Liuliu writeup of Krishnan 2006
This is a review of Krishnan_2006_an_effective_two_stage_model_for_exploiting_non_local_dependencies_in_named_entity_recognition by user:Liuliu.
This paper proposed a two-stage method to combine non-local information for named entity recognition. They use an original CRF to do named entity recognition based on local information and then use another CRF based on the outputs of the first CRF. This methods have several advantages including:
- (1) Efficiency: The computation cost is much lower compared with training a global CRF model as in Sutton 2004.
- (2) Exact inference: The inference of the two CRF are exact inference but not approximate, which makes the labeling more accuracy.
- (3) Make use of more global information: Sutton 2004 only uses "identical capitalized tokens". In this work, they include more global features(the different majority features)
I think this is the three biggest advantages of their work. Besides this, I also like the way that they did a statistical test and show the quantitative benefits when adding each of their majority features.
Overall, I like this method. Although as the beginning I feel this method is a little tricky and there is no elegant probabilistic model, their method is simple, efficient. It's sort of "Divide and Conquer".
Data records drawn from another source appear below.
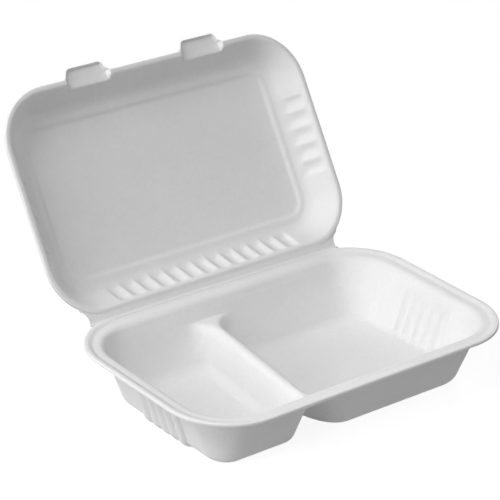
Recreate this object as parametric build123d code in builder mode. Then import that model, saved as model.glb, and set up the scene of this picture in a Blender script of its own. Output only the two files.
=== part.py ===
from build123d import *
import math
import os

os.makedirs("parts", exist_ok=True)

# Thickness of the moulded sheet: level parts, then sloping walls
sheet = 1.4
side_sheet = 1.5
lid_sheet = 0.7
lid_side_sheet = 0.75
web = 0.9

# Base tray outline
tray_width = 240.0
tray_depth = 154.0
tray_corner = 41.5
tray_height = 39.3

# Rim section of the tray, measured inward from the outer edge
tray_lip = 3.4
rim_step_in = 1.0
rim_step_down = 1.4
bead_start = 8.3
bead_end = 11.8
bead_rise = 0.9
tray_rim = 12.2
skirt_drop = 2.2

# Floor of the tray
floor_half_width = 92.0
floor_front = -54.5
floor_rear = 46.0
floor_corner = 22.0
foot_fillet = 4.5

# Divider between the two compartments
ridge_height = 27.3
ridge_centre = -26.8
ridge_skew = 0.130
ridge_half_foot = 9.0
ridge_half_top = 1.2
ridge_corner_foot = 8.5
ridge_corner_top = 16.0

# Ribs in the end walls of the tray
tray_rib_count = 5
tray_rib_pitch = 8.4
tray_rib_radius = 5.0
tray_rib_foot_bulge = 1.7
tray_rib_top_bulge = 0.4

# Hinge line and lid angle
hinge_y = 75.3
hinge_half_width = 96.0
hinge_gap = 0.15
close_gap = 0.4
web_drop = 0.1
notch_fillet = 8.0
lid_angle = 122.5

# Lid outline, in the lid's own flat frame where Y runs away from the hinge
lid_width = 228.8
lid_near = 3.4
lid_far = 146.7
lid_corner = 35.0
lid_raise = 0.9
lid_rim = 8.2
groove_start = 2.4
groove_end = 7.5
groove_side = 0.6
lid_depth = 15.5
panel_step = 1.5
lid_floor_half_width = 98.5
lid_floor_near = 20.0
lid_floor_far = 131.5
lid_floor_corner = 19.0
panel_half_width = 92.3
panel_near = 26.8
panel_far = 124.2
panel_corner = 11.0
lid_foot_fillet = 3.5

# Ribs in the lid walls
lid_rib_pitch = 11.0
lid_rear_ribs = 13
lid_side_ribs = 5
lid_rib_radius = 7.5
lid_rib_foot_bulge = 1.8
lid_rib_top_bulge = 0.5

# Tabs on the lid's front edge
tab_centre = 43.8
tab_half_root = 15.0
tab_half_end = 12.2
tab_reach = 7.2
tab_knee = 1.6
tab_depth = 3.2
tab_wall = 0.9
tab_draft = 1.4
tab_drop = 1.2
tab_slope = 2.6

rim_z = tray_height
wall_top = rim_z - rim_step_down - 0.2
open_half_width = tray_width / 2 - tray_rim
open_front = -tray_depth / 2 + tray_rim
open_rear = tray_depth / 2 - tray_rim
open_corner = tray_corner - tray_rim
lid_mouth = (lid_width / 2 - lid_rim, lid_near + lid_rim, lid_far - lid_rim, lid_corner - lid_rim)


def wall_at(z):
    """Half width, front, rear and corner of the inner wall at a height"""
    f = (z - sheet) / (wall_top - sheet)
    half = floor_half_width + f * (open_half_width - floor_half_width)
    front = floor_front + f * (open_front - floor_front)
    rear = floor_rear + f * (open_rear - floor_rear)
    corner = floor_corner + f * (open_corner - floor_corner)
    return half, front, rear, corner


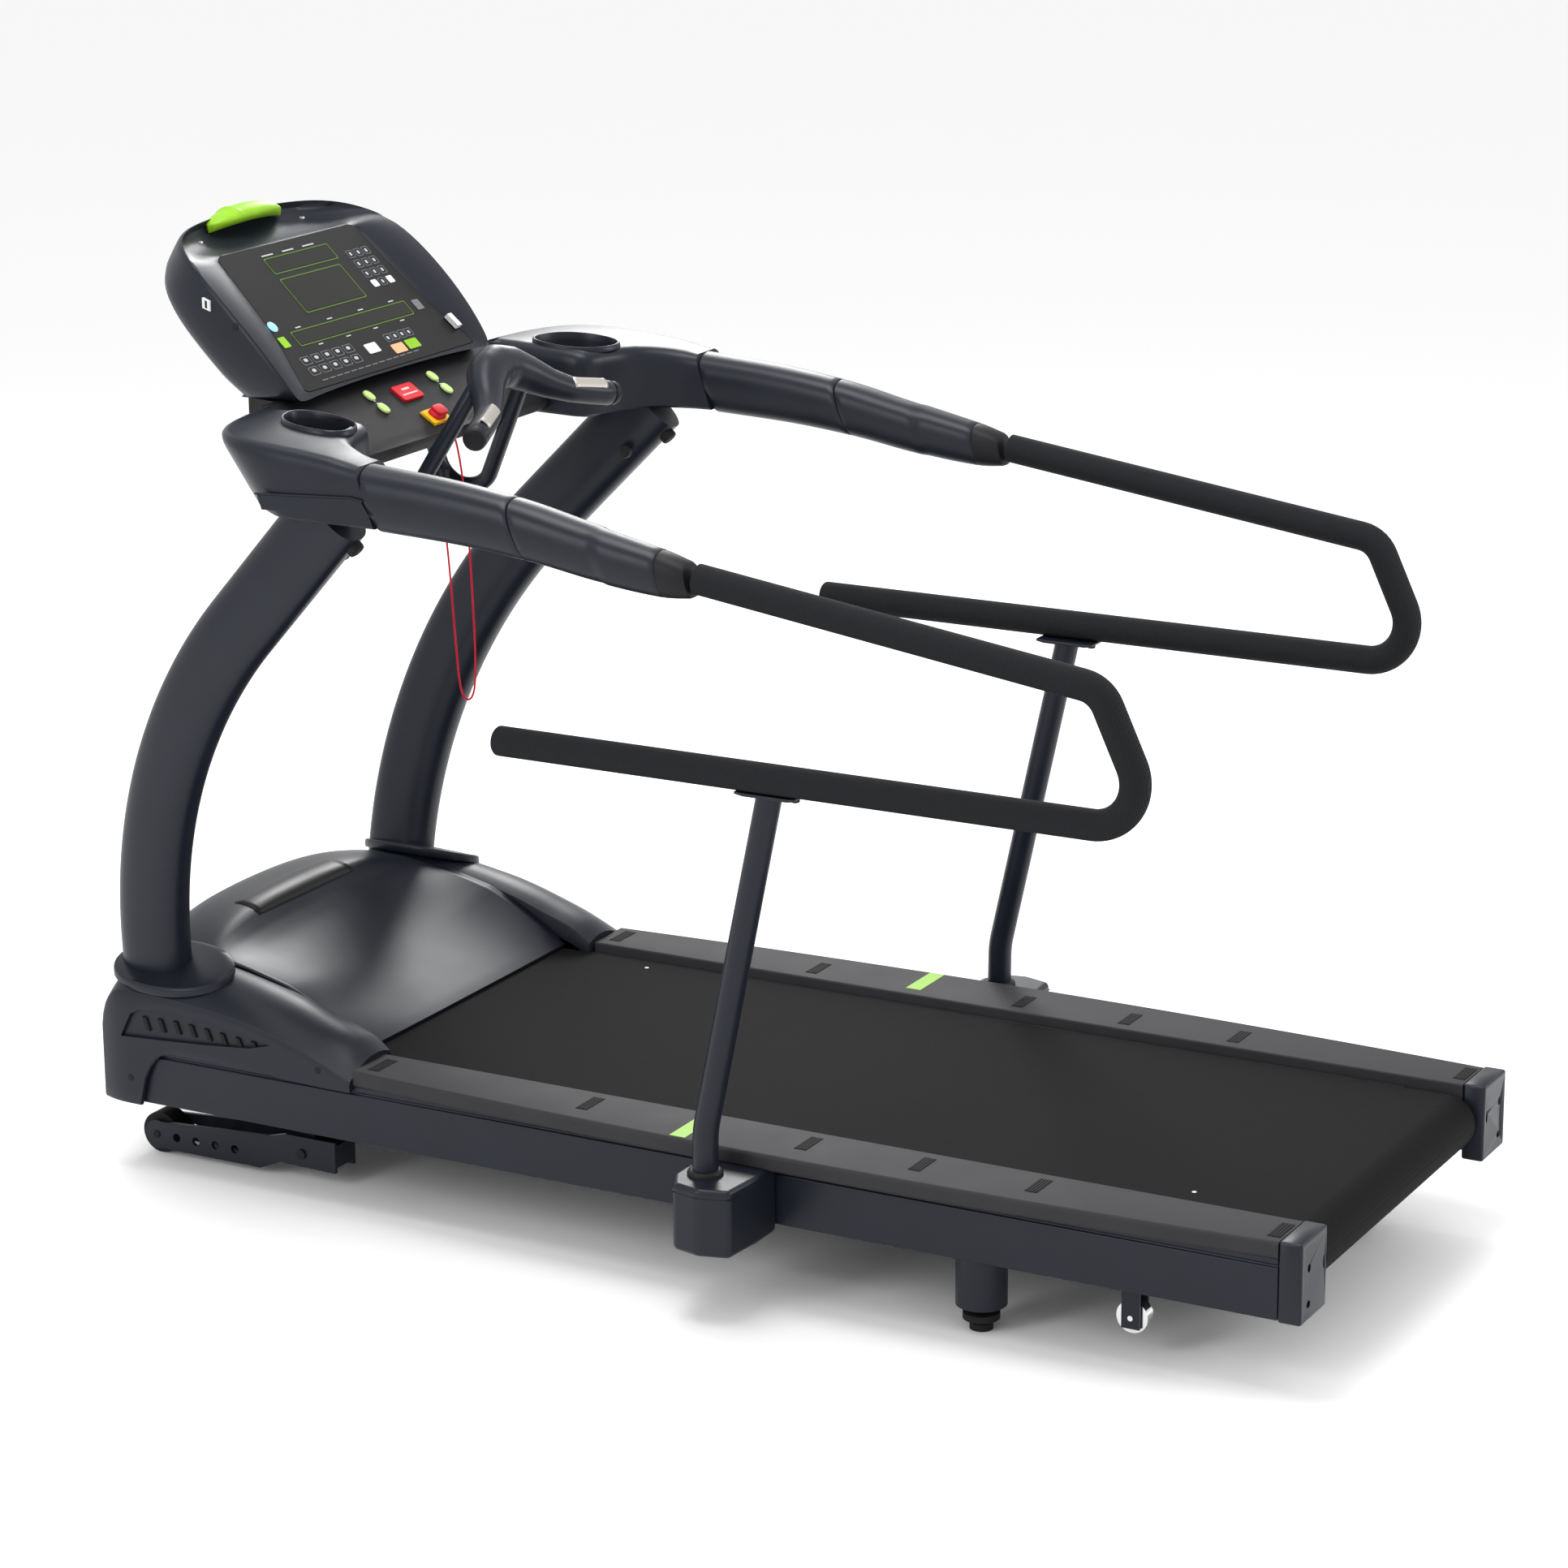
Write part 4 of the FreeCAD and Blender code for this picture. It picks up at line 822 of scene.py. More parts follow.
def vent(shell, side, sign):
    """The crescent recess with its nine slots, and two screws, on a shell's outer face. The slots are black
    pieces standing in for openings: painted shade.
    """
    outline = [
        (0.941, 0.222), (0.921, 0.261), (0.905, 0.270), (0.858, 0.275), (0.78, 0.2715), (0.71, 0.262),
        (0.66, 0.250)
    ]
    outline += [(0.70, 0.2395), (0.78, 0.232), (0.86, 0.2265)]
    low, high = sorted((sign * (HOOD_SIDE - 0.007), sign * (HOOD_SIDE + 0.01)))
    carve(shell, prism("cutter", outline, low, high, "X", dark_plastic()))
    # Each slot is a black piece, not an opening: its dark is painted shade.
    for index in range(9):
        t = index / 8
        y = 0.897 - 0.232 * t
        top = 0.262 - 0.012 * abs(t - 0.3) - 0.006 * t
        slot = [
            (y + 0.004, top), (y - 0.0035, top - 0.001), (y - 0.0105, top - 0.022 + 0.007 * t),
            (y - 0.003, top - 0.021 + 0.007 * t)
        ]
        low, high = sorted((sign * (HOOD_SIDE - 0.0085), sign * (HOOD_SIDE - 0.0035)))
        prism(f"vent_slot_shade_{side}_{index}", slot, low, high, "X", black_rubber(), slot="clip_black")
    for y, z in ((0.925, 0.156), (0.573, 0.225)):
        disc(
            f"hood_screw_{side}_{int(y * 1000)}",
            (sign * (HOOD_SIDE - 0.002), y, z),
            (sign, 0, 0),
            0.006,
            0.0026,
            black_rubber(),
            slot="clip_black",
        )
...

As in my first project proposal I am very interested in this problem, I have several questions about this problem. All the papers that I read all try to capture the global dependencies that "similar" tokens tend to have same labels. However, what about different tokens? Is there any dependencies between different tokens that might also affect the named entity recognition results and could benefit NER if we consider those dependencies in our model? I think I will continue thinking this problem and trying to figure out some different dependencies.